HLG: The biggest surprise for me, without a doubt, was that the first black people who came to the United States weren't the 20 who arrived in Jamestown in 1619. All of us had been taught that. Well, guess what? The first African came to Florida in 1513. And the huge shock is we know his name, Juan Garrido, and that he wasn't a slave. He was free! This brother was a conquistador who came with Ponce de Leon. He was looking for the Fountain of Youth just like the white people were.
Then, the first slave came to Florida in 1526. The first one we know by name, Esteban, which means Stephen, came a couple of years later. So, we start with the stories of Juan Garrido and Esteban to show that African-American people have been here a century longer than anyone thought, and that the diversity we see in the African-American community today has existed since the beginning. You had one guy who was a slave, and another who wasn't. And I actually know what happened to them. Garrido ended up getting good jobs and a pension in Mexico, which was the center of New Spain, as it was called. Esteban ended up being killed by the Zuni Indians.
KW: I haven't seen any of the series yet, but I found the book very informative and surprising, and I majored in Black Studies.
HLG: Yeah, like the amazing story of Anthony Johnson. This man was a slave, then became free, accumulated 250 acres, and even had his own slave, a black man who took him to court in Virginia in 1654. That man argued that he should be freed like an indentured servant. But Johnson, who we believe was a pure African from Angola, said, "No way, you're my slave." And the court agreed, ruling that the man was a slave for life. So, we can see that the complexity we witness inside the African-American community today has always been there. Black people were just as noble and just as ignoble as anybody else.
KW: Editor/Legist Patricia Turnier ... an Afro-Canadian... (would) ... like to know whether the new PBS series will touch on the stories of escaped slaves who fled to Canada.

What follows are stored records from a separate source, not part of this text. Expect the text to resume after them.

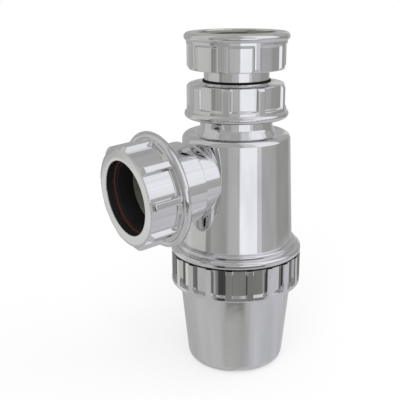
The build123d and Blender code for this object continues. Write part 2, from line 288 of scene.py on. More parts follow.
class StageLook(bpy.types.PropertyGroup):
    """The plain studio and the camera."""

    floor_colour: colour("Floor", "Colour of the floor", (1.0, 1.0, 1.0))
    camera_place: FloatVectorProperty(
        name="Camera Place", description="Where the camera stands", default=(-0.235996, -0.307121, 0.20865),
        size=3, unit="LENGTH", subtype="TRANSLATION", precision=5,
    )
    camera_lens: FloatProperty(
        name="Lens", description="Focal length on a 36 mm wide sensor", default=65.605, unit="CAMERA"
    )
    camera_heading: angle("Camera Heading", "Turn of the camera about the vertical", -34.61)
    camera_fall: angle("Camera Fall", "How far the camera looks down", 16.57)
    camera_roll: angle("Camera Roll", "Turn of the camera about its own view", -0.44)


SIZE_GROUPS = {
    "trap_pipe": PipeSizes,
    "trap_body": BodySizes,
    "trap_branch": BranchSizes,
    "trap_cup": CupSizes,
    "trap_coupling": CouplingNutSizes,
    "trap_outlet": OutletNutSizes,
    "trap_seals": SealSizes,
    "trap_finish": FinishLook,
    "trap_stage": StageLook,
}


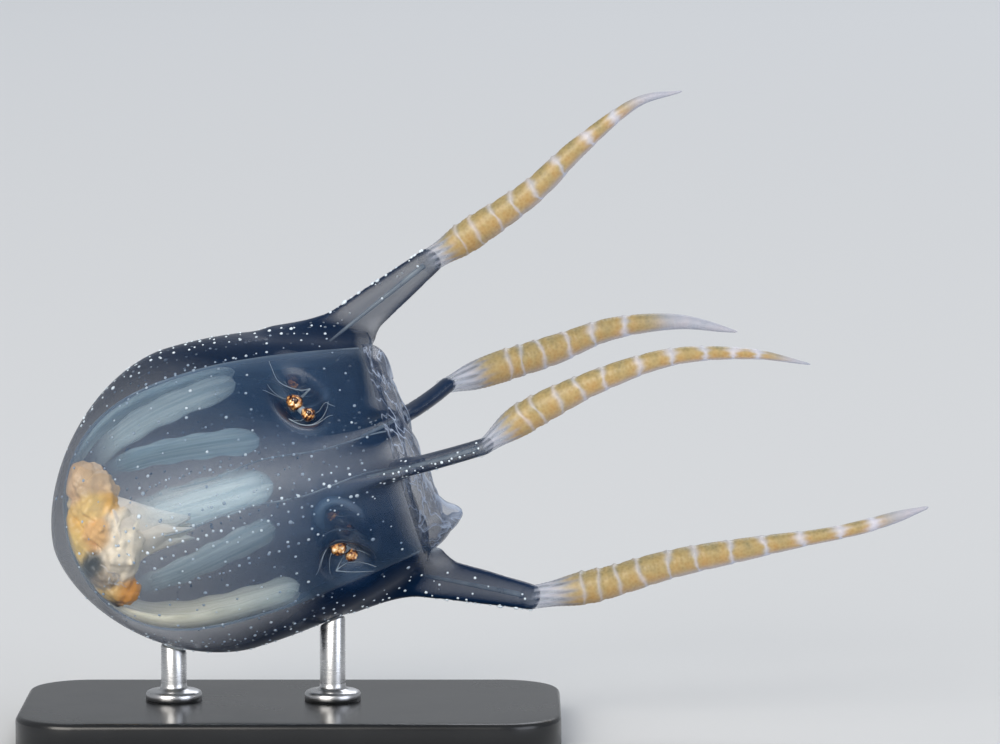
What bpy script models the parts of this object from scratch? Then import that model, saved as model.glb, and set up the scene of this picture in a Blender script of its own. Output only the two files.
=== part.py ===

HLG: ... As far as covering Canada, absolutely! We go to Ontario where we recount the feats of Harriet Tubman and the Underground Railroad. Many people don't know that she left the United States to live in the Province of Ontario. We go to her church in the small town of St. Catherines. ...
KW: Harriet Pakula-Teweles says: "...What's it like to unearth, authenticate and publish a previously undocumented historic manuscript?"
HLG: ... It's like finding a treasure chest hidden in a cave. It's the ultimate rush! Finding and authenticating "The Bondwoman's Narrative" by Hannah Crafts was one of the greatest thrills of my whole life. (Chuckles) http://www.amazon.com/exec/obidos/ASIN/0446690295/ref=nosim/thslfofire-20
KW: Harriet also observes that in your memoir, "Colored People," you evoke an extraordinary sense of community at the annual picnics. How can we look back and recapture that sense while at the same time moving forward to a more multi-ethnic, multi-cultural society?
HLG: Well, I think that is what we do by preserving and telling our stories. If you don't tell your stories, other people will tell their story about you. It's important that we nurture and protect these memories. Things change. Existence means change. So, the kind of precious memories about being black for my generation won't exist for my kids' and grandkids' generations unless we preserve them through fiction, through film, through comic books, and every other form of media we can possibly utilize to perpetuate the story of the great African-American people. ...
KW: Documentary director Kevin Williams says: "While making our film, Fear Of a Black Republican," and also while screening it around the country, we have come across multiple divides, political affiliation, age, education, geographic, over the use of the term "black" versus "African-American." Have you encountered different preferences in your travels around the country?
HLG: No, I find that people today tend to use them interchangeably. I use African-American, because I teach African Studies as well as African-American Studies, so it's easy, neat and convenient. But sometimes, when you're in a barbershop, somebody'll say, "Did you see what that Negro did?" A lot of people slip in and out of different terms effortlessly, and I don't think the thought police should be on patrol. ...
KW: The Tavis Smiley question: "How do you want to be remembered?"
HLG: ... I want to be remembered as someone who tried to bring the story of our ancestors to the broadest possible audience. I want to be remembered as a man who loved his race.